Medal of Honor Recipient Hershel “Woody” Williams Visits Gettysburg
World War II Medal of Honor recipient Hershel “Woody” Williams reflects on the sense of duty felt by soldiers, whether during the Civil War or in the 20th century.
In every conflict, there are those individuals who are willing to go above and beyond the call of duty. Most of the people in America do not know that there were 64 Medals of Honor awarded at Gettysburg to volunteers. They didn’t have to do what they did, but they did it for a cause greater than themselves. Probably most of them didn’t think that they were doing anything extraordinary at all — they were fulfilling their obligation as a soldier.
I enlisted in the Marine Corps in November 1942, the month after I turned 18. I wanted to go into the Marine Corps to protect my country and my freedom. I didn’t know at that point that I would be going to a foreign country. I thought we would stay right here in the United States, to protect our country from somebody who apparently was trying to take it away from us. I didn’t even know we had a South Pacific ocean at that point in time.
I first got to the little island of New Caledonia, then they shipped us out to Guadalcanal, where we trained on the flamethrower. Then we went to Guam and, once we secured the island, we shipped out to go to Iwo Jima. We didn’t have any intelligence about Iwo Jima. You couldn’t get anybody on the island, so we didn’t know that they had 22,000 soldiers on Iwo Jima or miles of tunnels that they’d hollowed out in the island.
On the 21st of February — that was D-Day plus two — we finally got ashore and began taking part in the combat. On the 23rd of February, the flag was raised on Mount Suribachi. I was about 1,000 yards up the island, near the first airfield. When the flag went up, they were celebrating because Old Glory was, for the first time, flying on enemy territory. I’ve read something about flags in the Civil War, and how central they were. And when that photograph, that Joe Rosenthal took, that hit the front pages of almost every newspaper in the country, that did something, I believe.
I’m thankful that our method of fighting in World War II was different, so different, than it was in the Civil War. They were shoulder to shoulder, moving forward as a total group. I am a little bit reminded of our enemy in World War II, the Japanese. Their tactics were so different from ours; if they got into a tight spot, they would do what they called banzai. They would come in a large group of people, all at one time.
Being at a battlefield where you know that individuals sacrificed their lives is a profound experience.
At Gettysburg, six Medals of Honor were awarded for an action that has some parallels to my experience. We believe that a contingent of Georgians were attempting to advance from the Wheatfield and 10 or 12 took shelter in a cabin, picking off some of the Pennsylvania Reserves. And so, they decided that they had to eliminate those snipers because they were killing some of their people. So, those six guys — Chester Furman, John Hart, Wallace Johnson, George Mears, J. Levi Roush and Thaddeus Smith — volunteered and rushed the cabin, capturing the Georgians within.

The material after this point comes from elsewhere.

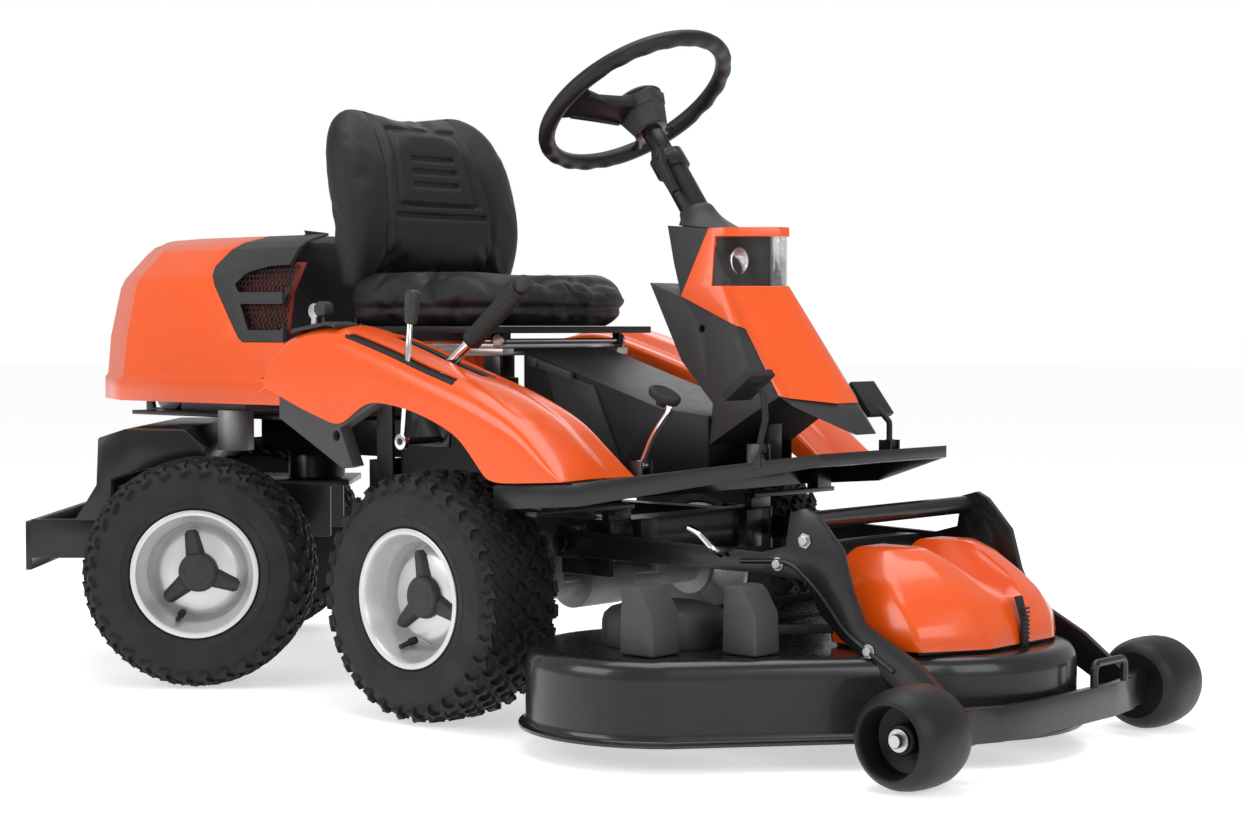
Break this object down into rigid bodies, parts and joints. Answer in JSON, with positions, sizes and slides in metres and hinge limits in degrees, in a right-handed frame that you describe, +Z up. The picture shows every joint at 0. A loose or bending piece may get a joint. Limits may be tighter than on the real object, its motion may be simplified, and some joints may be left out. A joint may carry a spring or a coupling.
{
  "type": "riding lawn mower",
  "caption": "Riding lawn mower with a front cutting deck, articulated rear-wheel steering, opening hood, tilting seat, lifting deck and rolling wheels.",
  "frame": {"origin": "middle of the whole machine on the ground, at full right lock", "axes": "+X forward towards the cutting deck, +Y to the driver's left, +Z up"},
  "size_m": [2.2555, 1.1055, 1.132],
  "materials": {
    "orange_panels": "gloss",
    "dark_panels": "satin",
    "black_plastic": "satin",
    "grey_trim": "satin",
    "black_steel": "gloss",
    "deck_paint": "satin",
    "silver_rims": "satin",
    "bare_steel": "satin",
    "chrome": "polished",
    "engine_alloy": "as cast",
    "axle_casting": "as cast",
    "tyre_rubber": "matte",
    "grip_rubber": "matte",
    "belt_rubber": "matte",
    "seat_vinyl": "matte",
    "lamp_window": "clear",
    "lamp_reflector": "polished"
  },
  "bodies": {
    "chassis": {"main_frame": "black_steel", "front_axle": "axle_casting", "engine_block": "engine_alloy", "engine_shroud": "black_plastic", "muffler": "bare_steel", "fuel_tank": "black_plastic", "right_fender": "orange_panels", "left_fender": "orange_panels", "fender_trims": "grey_trim", "footplate": "dark_panels", "tunnel_cover": "black_plastic", "access_panel": "black_plastic", "console_shell": "dark_panels", "console_cover": "orange_panels", "lamp_lens": "lamp_window", "lamp_units": "lamp_reflector", "control_panel": "black_plastic", "column_lower": "black_steel", "seat_rails": "black_steel", "lever_bracket": "black_steel"},
    "rear_carriage": {"rear_frame": "black_steel", "rear_transaxle": "axle_casting", "weight_box": "black_plastic", "tow_bar": "black_steel"},
    "wheel_front_left": {"tyre_front_left": "tyre_rubber", "rim_front_left": "silver_rims"},
    "wheel_front_right": {"tyre_front_right": "tyre_rubber", "rim_front_right": "silver_rims"},
    "wheel_rear_left": {"tyre_rear_left": "tyre_rubber", "rim_rear_left": "silver_rims"},
    "wheel_rear_right": {"tyre_rear_right": "tyre_rubber", "rim_rear_right": "silver_rims"},
    "column": {"column_upper": "black_steel"},
    "steering_wheel": {"steering_wheel": "black_plastic"},
    "clamp_lever": {"column_clamp_lever": "black_plastic"},
    "seat_slider": {"seat_slider": "black_steel"},
    "seat": {"seat_pan": "black_plastic", "seat_cushion": "seat_vinyl", "seat_back": "seat_vinyl"},
    "hood": {"hood_shell": "orange_panels", "hood_frame": "grey_trim", "intake_screens": "black_plastic"},
    "lift_lever": {"lift_lever": "chrome"},
    "lift_button": {"lift_button": "black_plastic"},
    "height_lever": {"height_lever": "chrome"},
    "throttle_lever": {"throttle_lever": "black_plastic"},
    "ignition_key": {"ignition_key": "black_plastic"},
    "forward_pedal": {"forward_pedal": "grip_rubber"},
    "reverse_pedal": {"reverse_pedal": "grip_rubber"},
    "brake_pedal": {"brake_pedal": "grip_rubber"},
    "deck_frame": {"lift_frame": "black_steel"},
    "roller_left": {"roller_left": "black_plastic"},
    "roller_right": {"roller_right": "black_plastic"},
    "deck": {"deck_shell": "deck_paint", "deck_cover": "orange_panels", "belt_guards": "dark_panels", "deck_belt": "belt_rubber"},
    "blade_left": {"blade_left": "bare_steel"},
    "blade_middle": {"blade_middle": "bare_steel"},
    "blade_right": {"blade_right": "bare_steel"}
  },
  "joints": [
    {"name": "carriage_swivel", "type": "hinge", "parent": "chassis", "child": "rear_carriage", "pos_m": [-0.5695, 0.012, 0.43], "axis": [0, 0, 1], "range_deg": [-83.2, 0]},
    {"name": "front_left_roll", "type": "hinge", "parent": "chassis", "child": "wheel_front_left", "pos_m": [0.155, 0.3815, 0.2035], "axis": [0, 1, 0], "continuous": true},
    {"name": "front_right_roll", "type": "hinge", "parent": "chassis", "child": "wheel_front_right", "pos_m": [0.155, -0.3575, 0.2035], "axis": [0, 1, 0], "continuous": true},
    {"name": "rear_left_roll", "type": "hinge", "parent": "rear_carriage", "child": "wheel_rear_left", "pos_m": [-0.93409, 0.18242, 0.2035], "axis": [-0.6639, 0.7478, 0], "continuous": true},
    {"name": "rear_right_roll", "type": "hinge", "parent": "rear_carriage", "child": "wheel_rear_right", "pos_m": [-0.44345, -0.37021, 0.2035], "axis": [-0.6639, 0.7478, 0], "continuous": true},
    {"name": "column_slide", "type": "slide", "parent": "chassis", "child": "column", "axis": [-0.5736, 0, 0.8192], "range_m": [-0.02, 0.03]},
    {"name": "steering_turn", "type": "hinge", "parent": "column", "child": "steering_wheel", "pos_m": [0.255, 0.012, 1.022], "axis": [-0.5736, 0, 0.8192], "range_deg": [0, 916]},
    {"name": "clamp_lever_turn", "type": "hinge", "parent": "chassis", "child": "clamp_lever", "pos_m": [0.34529, -0.033, 0.92305], "axis": [0, -1, 0], "range_deg": [0, 70]},
    {"name": "seat_slide", "type": "slide", "parent": "chassis", "child": "seat_slider", "axis": [1, 0, 0], "range_m": [-0.04, 0.04]},
    {"name": "seat_tilt", "type": "hinge", "parent": "seat_slider", "child": "seat", "pos_m": [0.08, 0.012, 0.615], "axis": [0, 1, 0], "range_deg": [0, 40]},
    {"name": "hood_open", "type": "hinge", "parent": "chassis", "child": "hood", "pos_m": [-1.0095, 0.012, 0.512], "axis": [0, -1, 0], "range_deg": [0, 75]},
    {"name": "deck_lift", "type": "hinge", "parent": "chassis", "child": "deck_frame", "pos_m": [0.305, 0.012, 0.29], "axis": [0, -1, 0], "range_deg": [0, 7]},
    {"name": "lift_lever_turn", "type": "hinge", "parent": "chassis", "child": "lift_lever", "pos_m": [0.063, -0.318, 0.52], "axis": [0, -1, 0], "range_deg": [0, 60]},
    {"name": "lift_button_press", "type": "slide", "parent": "lift_lever", "child": "lift_button", "axis": [-0.7937, 0, -0.6083], "range_m": [0, 0.006], "stiffness_N_per_m": 800},
    {"name": "deck_height", "type": "slide", "parent": "deck_frame", "child": "deck", "axis": [0, 0, 1], "range_m": [-0.012, 0.012]},
    {"name": "height_lever_turn", "type": "hinge", "parent": "chassis", "child": "height_lever", "pos_m": [0.095, -0.384, 0.452], "axis": [0, -1, 0], "range_deg": [-28, 28]},
    {"name": "throttle_turn", "type": "hinge", "parent": "chassis", "child": "throttle_lever", "pos_m": [-0.113, -0.368, 0.596], "axis": [0, -1, 0], "range_deg": [-20, 20]},
    {"name": "key_turn", "type": "hinge", "parent": "chassis", "child": "ignition_key", "pos_m": [-0.159, -0.35, 0.65], "axis": [0, 0, 1], "range_deg": [0, 90]},
    {"name": "forward_pedal_turn", "type": "hinge", "parent": "chassis", "child": "forward_pedal", "pos_m": [0.695, -0.21, 0.454], "axis": [0, 1, 0], "range_deg": [0, 20], "stiffness_Nm_per_rad": 30, "springref_deg": -11.46},
    {"name": "reverse_pedal_turn", "type": "hinge", "parent": "chassis", "child": "reverse_pedal", "pos_m": [0.467, -0.218, 0.42], "axis": [0, 1, 0], "range_deg": [0, 18], "stiffness_Nm_per_rad": 30, "springref_deg": -11.46},
    {"name": "brake_pedal_turn", "type": "hinge", "parent": "chassis", "child": "brake_pedal", "pos_m": [0.607, 0.262, 0.44], "axis": [0, 1, 0], "range_deg": [0, 18], "stiffness_Nm_per_rad": 30, "springref_deg": -11.46},
    {"name": "left_roller_roll", "type": "hinge", "parent": "deck_frame", "child": "roller_left", "pos_m": [1.055, 0.3504, 0.0727], "axis": [0, 1, 0], "continuous": true},
    {"name": "right_roller_roll", "type": "hinge", "parent": "deck_frame", "child": "roller_right", "pos_m": [1.055, -0.3264, 0.0727], "axis": [0, 1, 0], "continuous": true},
    {"name": "blade_middle_spin", "type": "hinge", "parent": "deck", "child": "blade_middle", "pos_m": [0.871, 0.012, 0.1], "axis": [0, 0, 1], "continuous": true},
    {"name": "blade_left_spin", "type": "hinge", "parent": "deck", "child": "blade_left", "pos_m": [0.591, 0.33, 0.1], "axis": [0, 0, 1], "continuous": true},
    {"name": "blade_right_spin", "type": "hinge", "parent": "deck", "child": "blade_right", "pos_m": [0.591, -0.306, 0.1], "axis": [0, 0, 1], "continuous": true}
  ],
  "couplings": [
    {"joint": "steering_turn", "follows": "carriage_swivel", "ratio": -11},
    {"joint": "lift_lever_turn", "follows": "deck_lift", "ratio": 8.5714},
    {"joint": "height_lever_turn", "follows": "deck_height", "rad_per_m": 40.5},
    {"joint": "blade_left_spin", "follows": "blade_middle_spin", "ratio": 1},
    {"joint": "blade_right_spin", "follows": "blade_middle_spin", "ratio": 1}
  ]
}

On Iwo Jima, we’d attempted a number of times to break through those pillboxes, and we were losing Marines very rapidly. So, when my commanding officer asked me, as I was the last of the flamethrower operators in my company, could I do something to eliminate some of the pillboxes, that was my duty. So, they say I volunteered and, well, maybe I did. But I looked at it as a responsibility, because that’s what they trained me to do.

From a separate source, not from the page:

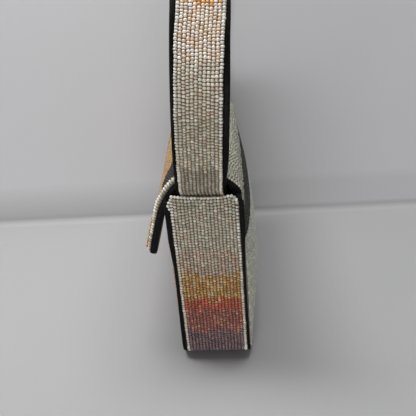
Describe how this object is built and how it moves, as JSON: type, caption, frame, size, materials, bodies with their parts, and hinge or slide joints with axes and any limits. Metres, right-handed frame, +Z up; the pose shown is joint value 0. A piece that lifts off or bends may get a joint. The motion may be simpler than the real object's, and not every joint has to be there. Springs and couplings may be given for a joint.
{
  "type": "beaded handbag",
  "caption": "Small boxy handbag covered in seed beads, with a fold-over flap, leather-bound edges, beaded end gussets and a stiff round top handle.",
  "frame": {"origin": "middle of the flat base panel, on the surface the bag stands on", "axes": "+Z up towards the strap, +X along the bag's length, -Y towards the front with the flap"},
  "size_m": [0.2244, 0.0798, 0.29],
  "materials": {
    "black_leather": "smooth black leather",
    "black_suede": "matt black suede",
    "stiff_board": "stiff interlining, hidden",
    "lining_cloth": "dark twill lining",
    "gusset_beads": "opaque glass seed beads in bands of cream, mustard, rust, rose and grey",
    "strap_beads": "opaque glass seed beads, ivory turning to peach",
    "front_beads": "opaque glass seed beads in orange and red bands with a cream border",
    "back_beads": "opaque glass seed beads in grey ivory with a cream border",
    "magnet_steel": "plain plated steel, hidden",
    "rivet_brass": "polished"
  },
  "bodies": {
    "bag": {"base_panel": "black_leather", "front_edge_binding": "black_leather", "back_edge_binding": "black_leather", "mouth_binding": "black_leather", "anchor_pad_left": "black_leather", "anchor_pad_right": "black_leather", "front_board": "stiff_board", "back_board": "stiff_board", "gusset_band": "stiff_board", "base_board": "stiff_board", "front_lining": "lining_cloth", "back_lining": "lining_cloth", "gusset_lining": "lining_cloth", "fold_tape": "lining_cloth", "slip_pocket": "lining_cloth", "gusset_beading_left": "gusset_beads", "gusset_beading_right": "gusset_beads", "gusset_hem_left": "gusset_beads", "gusset_hem_right": "gusset_beads", "front_beading": "front_beads", "back_beading": "back_beads", "front_magnet": "magnet_steel", "anchor_rivet_left": "rivet_brass", "anchor_rivet_right": "rivet_brass"},
    "flap": {"flap_edge_binding": "black_leather", "flap_lining": "black_suede", "flap_core": "stiff_board", "flap_beading": "front_beads", "flap_magnet": "magnet_steel"},
    "strap": {"strap_facing": "black_leather", "strap_edge_front": "black_leather", "strap_edge_back": "black_leather", "strap_lining": "black_suede", "strap_core": "stiff_board", "strap_beading": "strap_beads"}
  },
  "joints": [
    {"name": "flap_fold", "type": "hinge", "parent": "bag", "child": "flap", "pos_m": [0, 0.01927, 0.12765], "axis": [-1, 0, 0], "range_deg": [0, 165]},
    {"name": "strap_lean", "type": "hinge", "parent": "bag", "child": "strap", "pos_m": [0, -0.0071, 0.118], "axis": [1, 0, 0], "range_deg": [-8, 8]}
  ]
}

In my citation, there’s one word I would have taken out. It says, “He went forward alone.” I didn’t. I didn’t go alone. I was the only flamethrower operator, but I didn’t go forward alone because I had other Marines risking their lives to protect mine. Two of those individuals, I didn’t even know. The two who lost their lives were not part of my squad or my platoon. Where they came from, I don’t know.
I think Chester Furman and the other five individuals that had the target of the cabin, knowing that the snipers were in there, they felt a great deal like I did on Iwo Jima: that we need to eliminate them so that we can move forward, protect our buddies.
Being at a battlefield where you know that individuals sacrificed their lives is a profound experience. We need these places to keep reminding us of those who gave more than any of us. Around 58 percent of the Medals of Honor that have been awarded for WWII were awarded posthumously. For Iwo, there were 27 Medals of Honor, but only 13 were fortunate enough to get home and receive it personally. And today, I am the sole survivor. But we, as a country, can’t forget. We should never forget what their sacrifices have made possible.